2275. Lunes, 19 agosto, 2013

Capítulo Dosmilésimo ducentésimo septuagésimo quinto: "El rico come. El pobre se alimenta." (Francisco de Quevedo, 1580-1645, escritor español.)

Había una vez un príncipe joven y apuesto que poseía un bosque en el centro del cual se encontraba un castillo. Un día paseando montado en es su brioso corcel, abstraído por el leve rumor de las hojas de los árboles movidas por la ligera brisa, ensimismado por el dulce canto de los pájaros y el tenue murmullo de las aguas de un arroyo cercano.

Súbitamente el caballo se encabrita cayendo el príncipe al suelo con estrépito. El príncipe -asustado- mira a todas partes dispuesto a enfrentarse a quien sea y a lo que sea. Mas quedó mudo de asombro al observar en el suelo una ranita que tenía un brillo especial, que le miraba fijamente y que le hablaba en estos términos con voz dulce y acaramelada:

-Escuchadme, príncipe; no soy en realidad una ranita. Soy una princesa que está “encantada”. Me dirijo a ti porque está escrito que si un príncipe me da un beso me “desencantaré” y volveré a mi estado natural.

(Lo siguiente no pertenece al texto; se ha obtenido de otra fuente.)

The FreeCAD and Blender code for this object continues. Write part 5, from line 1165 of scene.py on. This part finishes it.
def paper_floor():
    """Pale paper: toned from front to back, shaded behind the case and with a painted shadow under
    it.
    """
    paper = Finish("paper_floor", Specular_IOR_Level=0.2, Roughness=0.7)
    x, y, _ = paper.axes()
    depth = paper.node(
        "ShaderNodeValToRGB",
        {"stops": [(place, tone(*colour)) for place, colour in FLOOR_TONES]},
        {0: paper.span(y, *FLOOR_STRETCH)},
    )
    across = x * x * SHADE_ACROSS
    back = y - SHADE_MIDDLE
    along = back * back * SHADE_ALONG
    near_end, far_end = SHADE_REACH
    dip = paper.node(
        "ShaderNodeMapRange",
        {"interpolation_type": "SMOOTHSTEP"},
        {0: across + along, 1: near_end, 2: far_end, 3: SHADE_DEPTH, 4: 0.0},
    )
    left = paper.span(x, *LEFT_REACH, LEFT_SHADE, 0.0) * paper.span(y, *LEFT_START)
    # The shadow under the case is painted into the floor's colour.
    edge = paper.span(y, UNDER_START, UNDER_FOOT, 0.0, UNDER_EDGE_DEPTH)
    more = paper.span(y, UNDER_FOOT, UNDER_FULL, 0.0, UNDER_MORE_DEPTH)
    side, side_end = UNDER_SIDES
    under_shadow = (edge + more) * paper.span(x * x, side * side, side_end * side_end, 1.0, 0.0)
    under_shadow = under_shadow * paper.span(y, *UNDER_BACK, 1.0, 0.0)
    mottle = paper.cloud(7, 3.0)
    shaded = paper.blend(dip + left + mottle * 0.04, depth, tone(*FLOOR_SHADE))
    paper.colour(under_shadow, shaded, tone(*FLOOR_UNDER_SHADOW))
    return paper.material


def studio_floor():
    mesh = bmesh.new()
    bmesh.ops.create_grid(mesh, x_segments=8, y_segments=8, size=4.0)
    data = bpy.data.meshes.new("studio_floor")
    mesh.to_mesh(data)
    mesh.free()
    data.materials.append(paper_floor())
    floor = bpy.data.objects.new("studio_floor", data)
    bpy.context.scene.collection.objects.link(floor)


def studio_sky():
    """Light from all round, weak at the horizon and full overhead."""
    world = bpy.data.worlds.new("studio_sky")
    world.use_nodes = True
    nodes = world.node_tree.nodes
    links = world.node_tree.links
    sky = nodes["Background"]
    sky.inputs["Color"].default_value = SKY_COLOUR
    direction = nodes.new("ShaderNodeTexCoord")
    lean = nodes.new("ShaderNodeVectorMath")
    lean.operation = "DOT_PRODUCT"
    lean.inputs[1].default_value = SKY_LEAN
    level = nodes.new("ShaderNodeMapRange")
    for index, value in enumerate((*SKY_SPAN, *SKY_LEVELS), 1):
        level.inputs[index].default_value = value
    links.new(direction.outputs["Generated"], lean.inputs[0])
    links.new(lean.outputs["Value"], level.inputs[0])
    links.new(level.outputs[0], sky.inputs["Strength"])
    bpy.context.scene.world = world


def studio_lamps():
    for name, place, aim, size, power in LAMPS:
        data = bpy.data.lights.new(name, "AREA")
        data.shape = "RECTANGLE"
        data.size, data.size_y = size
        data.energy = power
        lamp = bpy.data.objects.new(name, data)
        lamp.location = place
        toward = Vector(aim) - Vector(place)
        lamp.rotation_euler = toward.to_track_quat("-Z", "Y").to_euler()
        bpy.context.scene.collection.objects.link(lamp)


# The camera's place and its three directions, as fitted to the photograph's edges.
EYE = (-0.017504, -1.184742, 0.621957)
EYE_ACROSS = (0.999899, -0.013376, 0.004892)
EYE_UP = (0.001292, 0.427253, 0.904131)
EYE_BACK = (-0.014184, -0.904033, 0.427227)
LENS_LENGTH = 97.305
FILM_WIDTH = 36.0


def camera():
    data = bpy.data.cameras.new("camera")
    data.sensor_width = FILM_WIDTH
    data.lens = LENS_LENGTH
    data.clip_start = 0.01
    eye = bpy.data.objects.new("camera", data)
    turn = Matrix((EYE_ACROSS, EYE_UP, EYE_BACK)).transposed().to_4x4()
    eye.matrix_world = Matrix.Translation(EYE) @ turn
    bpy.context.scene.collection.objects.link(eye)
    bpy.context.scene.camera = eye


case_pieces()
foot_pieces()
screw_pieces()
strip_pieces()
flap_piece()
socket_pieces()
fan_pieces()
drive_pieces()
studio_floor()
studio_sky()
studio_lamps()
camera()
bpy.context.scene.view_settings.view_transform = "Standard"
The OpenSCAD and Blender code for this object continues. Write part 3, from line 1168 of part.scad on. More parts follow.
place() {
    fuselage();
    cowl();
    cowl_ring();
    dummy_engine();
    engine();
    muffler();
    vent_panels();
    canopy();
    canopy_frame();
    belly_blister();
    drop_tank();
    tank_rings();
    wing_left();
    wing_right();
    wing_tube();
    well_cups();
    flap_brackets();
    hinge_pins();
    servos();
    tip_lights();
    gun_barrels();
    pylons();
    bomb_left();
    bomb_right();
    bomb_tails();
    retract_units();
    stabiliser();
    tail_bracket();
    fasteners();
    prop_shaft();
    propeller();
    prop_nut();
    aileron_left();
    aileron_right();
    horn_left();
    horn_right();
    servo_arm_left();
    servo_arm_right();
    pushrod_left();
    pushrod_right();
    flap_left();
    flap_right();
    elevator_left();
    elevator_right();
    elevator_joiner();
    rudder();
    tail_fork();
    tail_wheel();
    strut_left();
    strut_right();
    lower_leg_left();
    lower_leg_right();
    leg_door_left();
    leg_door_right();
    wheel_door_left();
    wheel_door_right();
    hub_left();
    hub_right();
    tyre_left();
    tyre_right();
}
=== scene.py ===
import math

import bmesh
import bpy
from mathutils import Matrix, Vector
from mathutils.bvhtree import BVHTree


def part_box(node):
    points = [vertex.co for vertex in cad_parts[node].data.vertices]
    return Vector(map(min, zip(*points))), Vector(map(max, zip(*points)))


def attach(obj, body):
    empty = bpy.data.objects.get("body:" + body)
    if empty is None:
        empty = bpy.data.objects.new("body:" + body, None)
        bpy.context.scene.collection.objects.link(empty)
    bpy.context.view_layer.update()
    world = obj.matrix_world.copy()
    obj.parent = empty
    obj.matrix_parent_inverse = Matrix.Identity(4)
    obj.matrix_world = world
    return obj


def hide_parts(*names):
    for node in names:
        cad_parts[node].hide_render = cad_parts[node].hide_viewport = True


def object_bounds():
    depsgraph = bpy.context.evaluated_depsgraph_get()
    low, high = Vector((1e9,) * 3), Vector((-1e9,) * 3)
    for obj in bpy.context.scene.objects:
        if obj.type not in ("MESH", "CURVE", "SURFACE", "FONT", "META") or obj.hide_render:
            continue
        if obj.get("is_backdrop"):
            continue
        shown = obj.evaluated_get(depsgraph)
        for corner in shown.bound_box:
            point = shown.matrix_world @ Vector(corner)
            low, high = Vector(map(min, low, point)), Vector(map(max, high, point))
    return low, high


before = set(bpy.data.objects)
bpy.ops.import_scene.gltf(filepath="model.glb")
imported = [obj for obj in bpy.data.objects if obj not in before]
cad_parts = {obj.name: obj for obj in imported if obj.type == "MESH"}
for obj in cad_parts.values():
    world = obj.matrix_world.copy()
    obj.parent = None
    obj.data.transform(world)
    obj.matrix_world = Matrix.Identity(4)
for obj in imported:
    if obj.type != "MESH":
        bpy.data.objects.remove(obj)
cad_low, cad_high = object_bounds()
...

El príncipe quedó pensativo unos instantes, tomó la ranita y la besó. El “desencanto” surtió efecto porque al instante la ranita quedó transformada en una joven y bella princesa.
Dice la historia que el príncipe quedó extasiado ante la belleza de la princesa -que estaba desnuda- a tal extremo que tuvo deseos de forzarla. Más la princesa, adivinando sus malignas intenciones, le advirtió:

- Príncipe, si me forzáis quedareis "encantado"
Sin embargo, el príncipe llevó adelante sus perversos deseos y a forzó. Entonces la princesa le preguntó:
- Príncipe, ¿verdad que habéis quedado "encantado"?
- Encantado, no !encantadísimo!

Ya, una soberana gilipollez. Pero es un lunes de agosto.. demasiado.